Thursday, July 29, 2010

Thoughts after another week without Andy.

I am sitting at Andy's parents house, thinking about this week.
This week was crazy,
lots of people time, josée at the pool
not enough fun sewing time,
started making an owl pillow
could Not see floor,counter, sink, only mess
got to do fun shopping (Bummis, Walmart, Fabricland, Boomerang)
Liv crawls now, likes to eat paper
won't let me put her down = screaming
ate rice for most meals,
didn't get any parking tickets,
yelled a lot, I was an angry mom!
passed on some used clothes,
missed hubby,
never painted toenails,
cleaned and cleaned the house,
laughed with friends,
prayed for a premie and my brother,
made paper shades to avert burglars,
felt like an outsider,
gave a birthday present
missed a birthday party
texted A like crazy by holding the phone up for reception in the window..
did a small rescue,
half listened to a sermon,
packed and loaded for more camping,
and kissed the kids at every chance I could.

Sunday, July 25, 2010

Last post..almost a month ago.

Wow, time flies these days and it is not slowing down anytime soon. :)
Lately , I have been in survival mode with the kids which is not a place I would like to stay. Ideally, I love to be outside, visiting with other moms or great friends or hubby, or creating something (I have a million little-big projects I would love to conquer!)
My friend had a great post on not wanting to be pregnant and she did not want to go back to 'Baby Prison' and I kinda feel like i am in it lately. Locked to this 3rd child, who always wants to be held, always needs to be nursed or fed, sleeping in a heavy carseat, stroller or crib.
Now, don't get me wrong, I love babies, and I think I am ok with them. I love their baby ways, chubbiness, their coos, their 'firsts', their unconditional love. If I found out I was prego right now, I would cry. I think that is because I am feeling the weight of motherhood, which is lovely but hard. I still remember not being able to sleep because of a huge baby belly and sleep has never really returned as all mothers know. It is a sweet luxury to just be by myself and have everything done. It is a constant mental fight when we are asked to go somewhere because I have a constant mental packing list and moving plan t how to get kids where and what to do with them in process. Yes, it really is all consuming, but at the same time wonderful.
The beauty of this time, is that I am so completely sure of my need of Jesus and the Holy Spirit. I am literally desperate for them on a daily basis.
As my devotions shorten, because I can hardly keep my eyes open or there are just too many interruptions, I feel like I know Him better.
Moments spent laying down with kids who are scared of the dark, I can pray for our needs and those of others.
During the rush of getting out the door, I can feel Him saying 'Be Still and know that I am God.' When I read and sing to the kids, this is all part of God using me to redeem another life and teach of His goodness.

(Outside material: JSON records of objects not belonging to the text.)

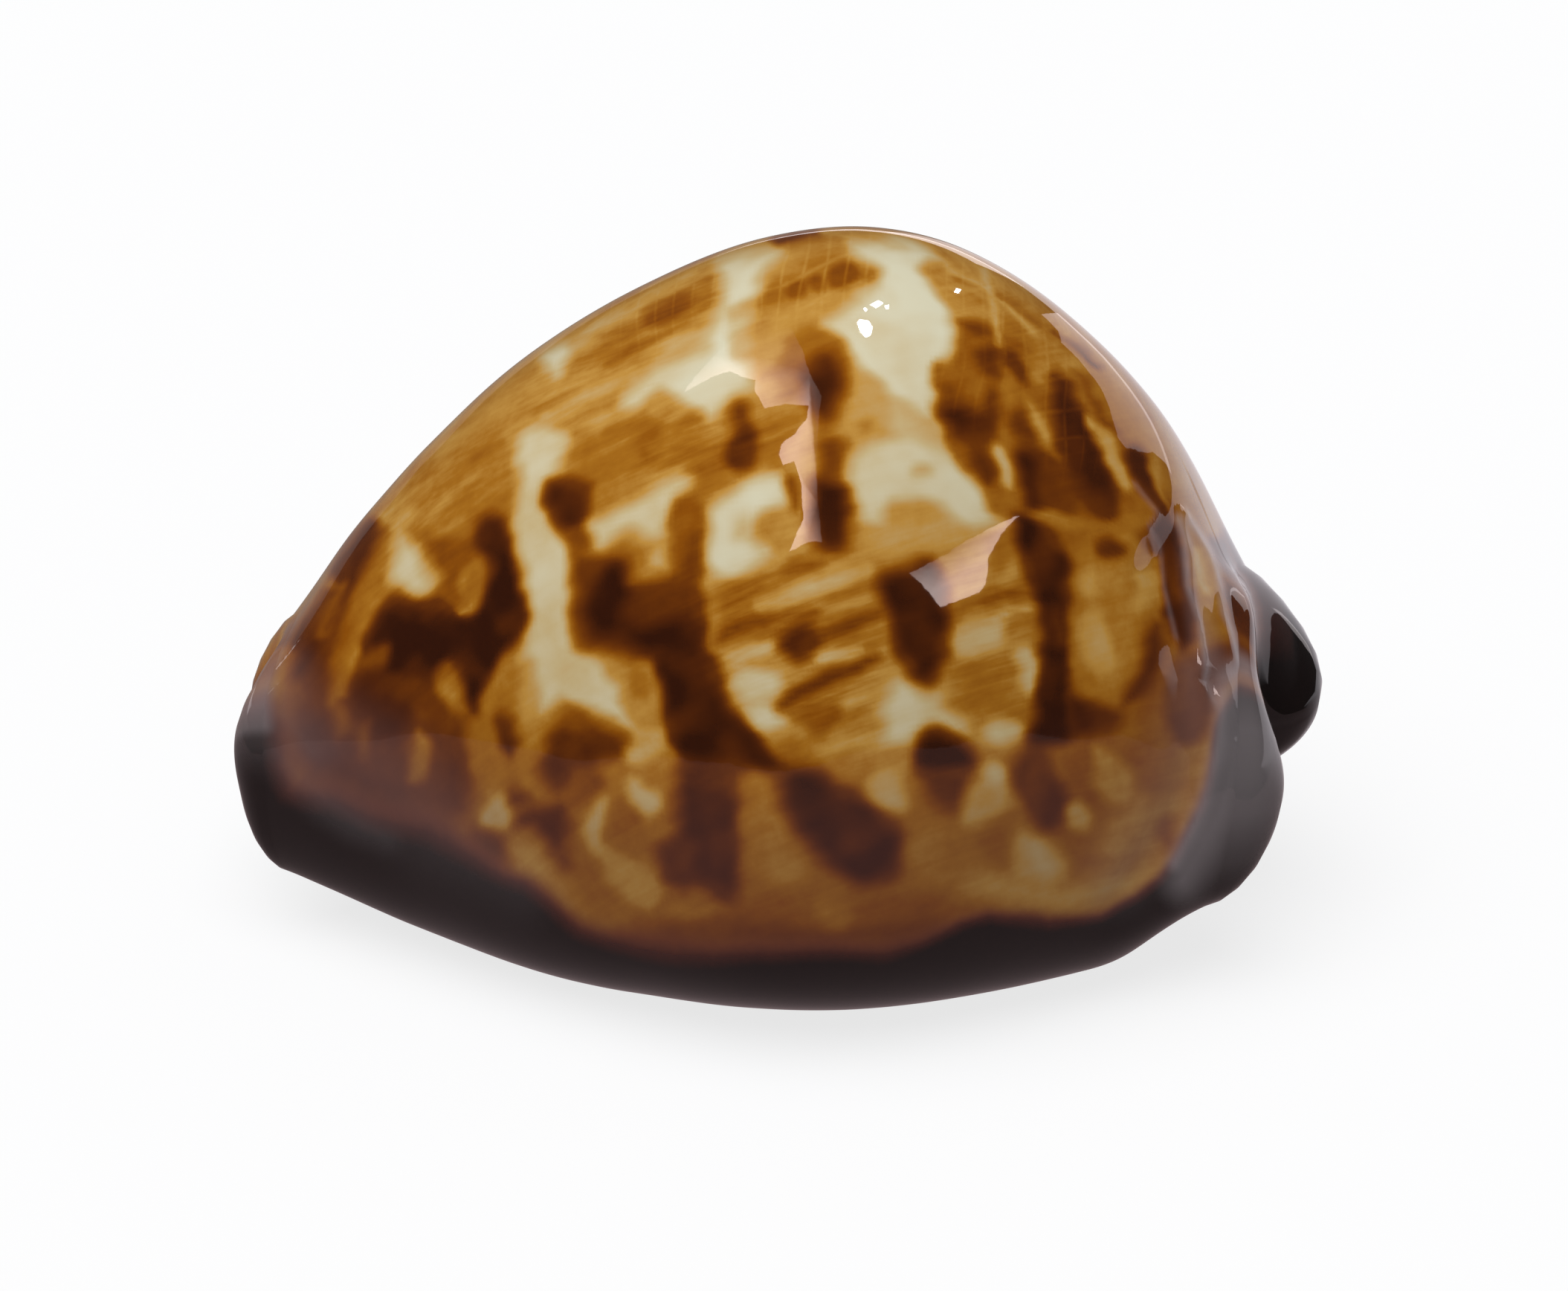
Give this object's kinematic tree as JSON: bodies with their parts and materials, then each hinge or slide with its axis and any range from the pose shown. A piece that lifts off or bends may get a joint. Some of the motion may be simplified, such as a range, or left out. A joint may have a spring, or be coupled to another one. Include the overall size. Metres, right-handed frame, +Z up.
{
  "type": "cowrie shell",
  "caption": "Humped, pear-shaped cowrie shell, glossy, with mottled cream and brown back, dark toothed base, and a slot along the underside; rests on its base.",
  "frame": {"origin": "on the resting surface, under the middle of the shell's bounding box", "axes": "+X towards the spire end, -X towards the front end; +Y towards the outer lip's side, -Y towards the inner lip's side; +Z up, away from the base"},
  "size_m": [0.0578, 0.038, 0.0378],
  "materials": {
    "polished_shell": "naturally polished porcelain gloss; cream back with caramel, golden and dark brown blotches, dark brown to black margins, ends and base"
  },
  "bodies": {
    "root": {"shell": "polished_shell"}
  },
  "joints": []
}
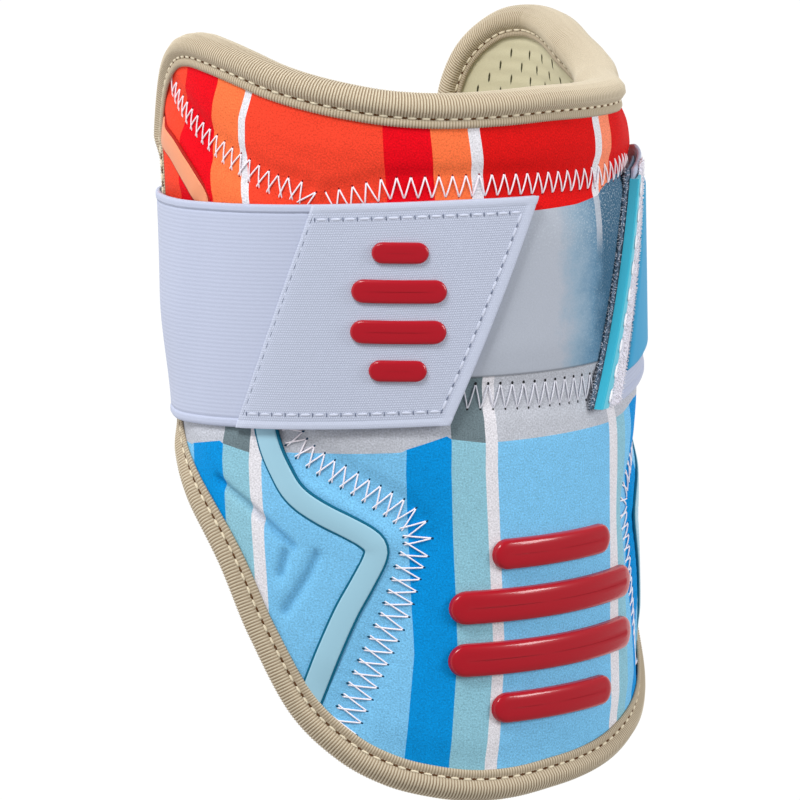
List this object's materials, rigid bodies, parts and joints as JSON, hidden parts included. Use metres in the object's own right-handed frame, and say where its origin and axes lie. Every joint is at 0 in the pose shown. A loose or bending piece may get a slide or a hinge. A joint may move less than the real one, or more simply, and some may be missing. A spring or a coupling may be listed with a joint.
{
  "type": "baseball elbow guard",
  "caption": "Padded elbow guard for a baseball batter: a curled, striped fabric shell with a foam liner and bound rim, held by a wide elastic strap.",
  "frame": {"origin": "centre of the box that holds the guard, at the level of the surface that it lies on", "axes": "+X towards the wing whose side carries the strap's sewn end, +Y up the arm towards the flared end of the shell, +Z out of the padded front; the strap's flat back span lies on z = 0"},
  "size_m": [0.1469, 0.2146, 0.1112],
  "materials": {
    "shell_cover": "printed stretch fabric, matte",
    "liner_foam": "soft brushed foam, matte",
    "binding_tape": "ribbed knit, matte",
    "strap_elastic": "ribbed elastic, matte",
    "tab_weave": "fine grid weave, matte",
    "rib_gloss": "moulded, glossy",
    "strip_light": "smooth soft plastic, satin",
    "strip_peach": "smooth soft plastic, satin",
    "end_bar": "moulded soft plastic, satin",
    "hook_pile": "hook and loop pile, matte",
    "end_patch": "felted patch, matte"
  },
  "bodies": {
    "root": {"edge_binding": "binding_tape", "elastic_strap": "strap_elastic", "end_bar": "end_bar", "end_hook": "hook_pile", "end_patch": "end_patch", "foam_liner": "liner_foam", "lower_strip_left": "strip_light", "lower_strip_right": "strip_light", "padded_shell": "shell_cover", "shell_rib_1": "rib_gloss", "shell_rib_2": "rib_gloss", "shell_rib_3": "rib_gloss", "shell_rib_4": "rib_gloss", "strap_tab": "tab_weave", "tab_rib_1": "rib_gloss", "tab_rib_2": "rib_gloss", "tab_rib_3": "rib_gloss", "tab_rib_4": "rib_gloss", "upper_strip_left": "strip_peach", "upper_strip_right": "strip_peach"}
  },
  "joints": []
}
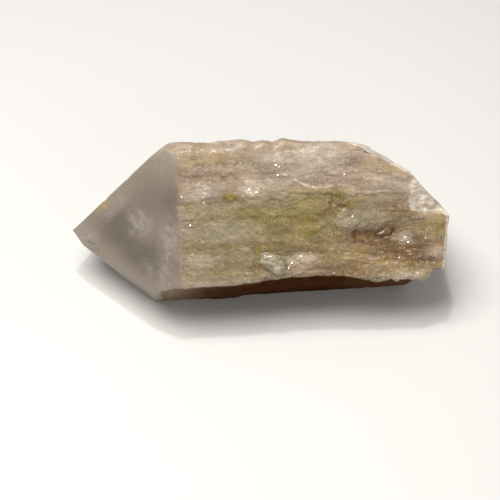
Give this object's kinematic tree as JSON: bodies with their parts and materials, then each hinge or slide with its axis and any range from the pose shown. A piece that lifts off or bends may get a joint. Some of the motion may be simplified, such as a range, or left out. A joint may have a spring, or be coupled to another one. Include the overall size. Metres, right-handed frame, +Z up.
{
  "type": "candle quartz crystal",
  "caption": "Milky quartz point lying on a long side, its sides crowded with low parallel crystals, with a smooth faceted tip and a broken end.",
  "frame": {"origin": "middle of the box around the crystal, at the level of the face that it rests on", "axes": "+X along the crystal from its tip to its broken end, +Y away from the viewer, +Z up, square to the face that it rests on"},
  "size_m": [0.1314, 0.057, 0.0667],
  "materials": {
    "milky_quartz": "satin on the point, rough and glinting on the sides, with brown and yellow-green iron stain"
  },
  "bodies": {
    "root": {"quartz_crystal": "milky_quartz"}
  },
  "joints": []
}
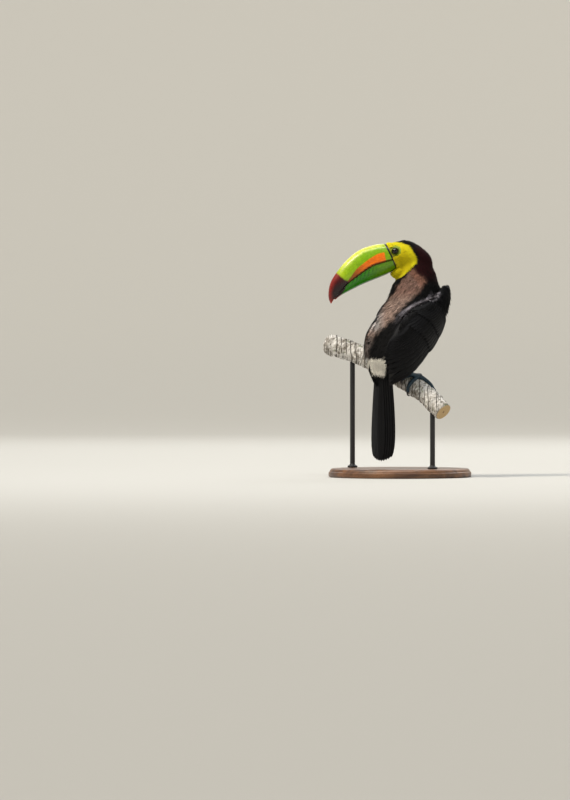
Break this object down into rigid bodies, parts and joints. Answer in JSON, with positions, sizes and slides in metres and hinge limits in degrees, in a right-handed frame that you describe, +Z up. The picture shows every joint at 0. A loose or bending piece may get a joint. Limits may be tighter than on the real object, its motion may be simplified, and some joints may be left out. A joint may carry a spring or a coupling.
{
  "type": "keel-billed toucan",
  "caption": "Life-size keel-billed toucan sitting on a short cut branch and looking back over its left shoulder, held by a plain display stand with a round base and rods.",
  "frame": {"origin": "centre of the display base's flat underside", "axes": "+Z up; the bill points along -X, and the bird's back and right side face -Y"},
  "size_m": [0.2075, 0.2, 0.3321],
  "materials": {
    "plumage_black": "soft black feathers with a faint blue and maroon gloss",
    "face_yellow": "fine yellow feathers on face, throat and breast",
    "rump_white": "loose white feathers over the tail base",
    "foot_skin": "blue-grey scaly skin",
    "claw": "dark polished horn",
    "bill": "green and yellow horn with an orange blaze and a maroon tip",
    "eye": "wet dark eye",
    "bark": "pale ringed bark with grey lichen, clean sawn ends",
    "stand_wood": "turned hardwood, satin varnish",
    "stand_metal": "satin black"
  },
  "bodies": {
    "root": {"head": "face_yellow", "neck": "plumage_black", "trunk": "plumage_black", "rump": "rump_white", "tail": "plumage_black", "wing_left": "plumage_black", "wing_right": "plumage_black", "thigh_left": "plumage_black", "thigh_right": "plumage_black", "foot_left": "foot_skin", "foot_right": "foot_skin", "claw_left_front_outer": "claw", "claw_left_front_inner": "claw", "claw_left_rear_inner": "claw", "claw_left_rear_outer": "claw", "claw_right_front_outer": "claw", "claw_right_front_inner": "claw", "claw_right_rear_inner": "claw", "claw_right_rear_outer": "claw", "bill_upper": "bill", "bill_lower": "bill", "eye_left": "eye", "eye_right": "eye", "perch": "bark", "stand_base": "stand_wood", "stand_rod_left": "stand_metal", "stand_rod_right": "stand_metal"}
  },
  "joints": []
}
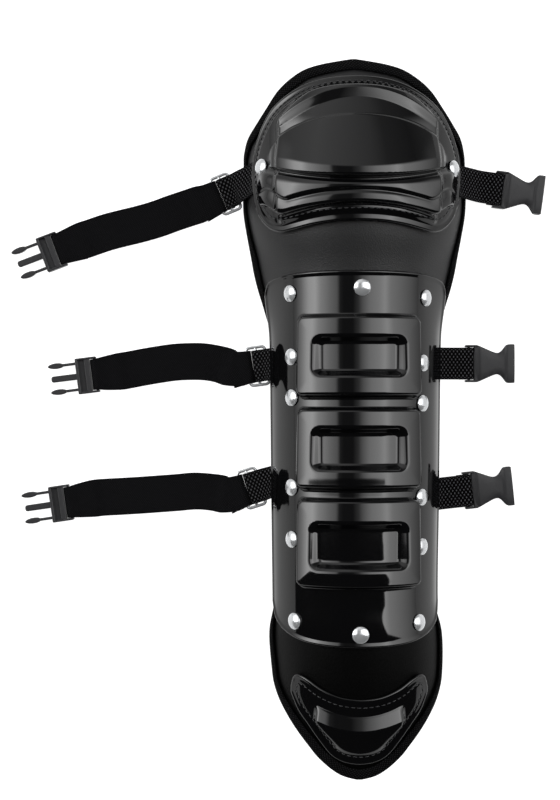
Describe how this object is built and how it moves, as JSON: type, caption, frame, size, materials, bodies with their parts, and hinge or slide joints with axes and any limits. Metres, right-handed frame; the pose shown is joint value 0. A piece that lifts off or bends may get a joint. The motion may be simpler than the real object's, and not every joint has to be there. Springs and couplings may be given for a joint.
{
  "type": "catcher leg guard",
  "caption": "Black catcher leg guard lying on its back, with a gloss knee cap, a ribbed shin shell, an ankle cap, and elastic straps with side release buckles, undone.",
  "frame": {"origin": "on the floor under the middle of the whole guard with its straps laid out", "axes": "+Y up the leg to the knee, +Z out of the front of the leg, +X to the side of the socket buckles"},
  "size_m": [0.4096, 0.5388, 0.083],
  "materials": {
    "pad_lining": "black knitted lining over foam, matt",
    "panel_leather": "black leather-like cloth with a fine grain, low sheen",
    "binding_tape": "black woven tape, matt",
    "gloss_shell": "black moulded plastic, high gloss",
    "rivet_chrome": "bright plated steel",
    "slider_chrome": "bright plated wire",
    "webbing": "black coarse woven webbing, matt",
    "elastic": "black fine woven elastic, matt",
    "buckle_plastic": "dark grey acetal, satin"
  },
  "bodies": {
    "root": {"ankle_cap_shell": "gloss_shell", "backing_pad": "pad_lining", "edge_binding": "binding_tape", "elastic_strap_lower": "elastic", "elastic_strap_middle": "elastic", "elastic_strap_upper": "elastic", "female_buckle_lower": "buckle_plastic", "female_buckle_middle": "buckle_plastic", "female_buckle_upper": "buckle_plastic", "front_panel": "panel_leather", "knee_cap_shell": "gloss_shell", "male_buckle_lower": "buckle_plastic", "male_buckle_middle": "buckle_plastic", "male_buckle_upper": "buckle_plastic", "rivet_knee_left": "rivet_chrome", "rivet_knee_right": "rivet_chrome", "rivet_shin_bottom_left": "rivet_chrome", "rivet_shin_bottom_middle": "rivet_chrome", "rivet_shin_bottom_right": "rivet_chrome", "rivet_shin_lower_left": "rivet_chrome", "rivet_shin_lower_right": "rivet_chrome", "rivet_shin_second_left": "rivet_chrome", "rivet_shin_second_right": "rivet_chrome", "rivet_shin_third_left": "rivet_chrome", "rivet_shin_third_right": "rivet_chrome", "rivet_shin_top_left": "rivet_chrome", "rivet_shin_top_middle": "rivet_chrome", "rivet_shin_top_right": "rivet_chrome", "rivet_shin_upper_left": "rivet_chrome", "rivet_shin_upper_right": "rivet_chrome", "shin_shell": "gloss_shell", "webbing_tab_left_lower": "webbing", "webbing_tab_left_middle": "webbing", "webbing_tab_left_upper": "webbing", "webbing_tab_right_lower": "webbing", "webbing_tab_right_middle": "webbing", "webbing_tab_right_upper": "webbing", "wire_slider_lower": "slider_chrome", "wire_slider_middle": "slider_chrome", "wire_slider_upper": "slider_chrome"}
  },
  "joints": []
}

God, thanks for knowing me and meeting me where I am at.







Friday, July 2, 2010

Thanks for the inspiration.

Last night I got to hang out with some moms. We snook away while most of our husbands were busy studying for finals, writing exams, or just recooperating from a busy week.
It ended up just being a small group of three, which I actually preferred to the larger group the previous week. We ended up going to Krispy Kream and chatting about babies, kids, being on staff, health care (Canada vs. US), and inspiring your kids to love God.
I just LOVE talking with moms who have kids who are a little older than my own since they have had experience, usually have great ideas, great resources, great passion.
It is inspiring me to have a better walk with God, encouraging me to put reading great books ahead of entertaining them with just 'educational' preschool programming, to seek out answers to tough questions that will come up.
I have been praying that my kids can handle being influencers together with our family in Quebec, in the public school system, a place where 'good parents' don't send their kids. It inspires me to pray for my kids that they will love God and have a contagious faith that has every kid wanting more of this Jesus that they see in them.
I am also praying for discipline for myself not to take 'the easy way out' and leave it up to church, books and the school to teach truth to our kids. This is an investment of a lifetime, money, time, social rejection and prayer.
I really DO believe that I am called as a Christian to be in the school system, to be a light in ark places, to go where Jesus would have gone.
Maybe, I am a socialist, but it gets me upset to see a two tiered system where your finances distinguish what kind of education you will have, that some families are written off because of the colour of their skin, or their country of origin.
I may eat all these words soon enough, God give me the wisdom to fight when I have to fight and let go when the time comes.
Thanks to all the great inspiring women and moms...I may need you again sooner than I thought!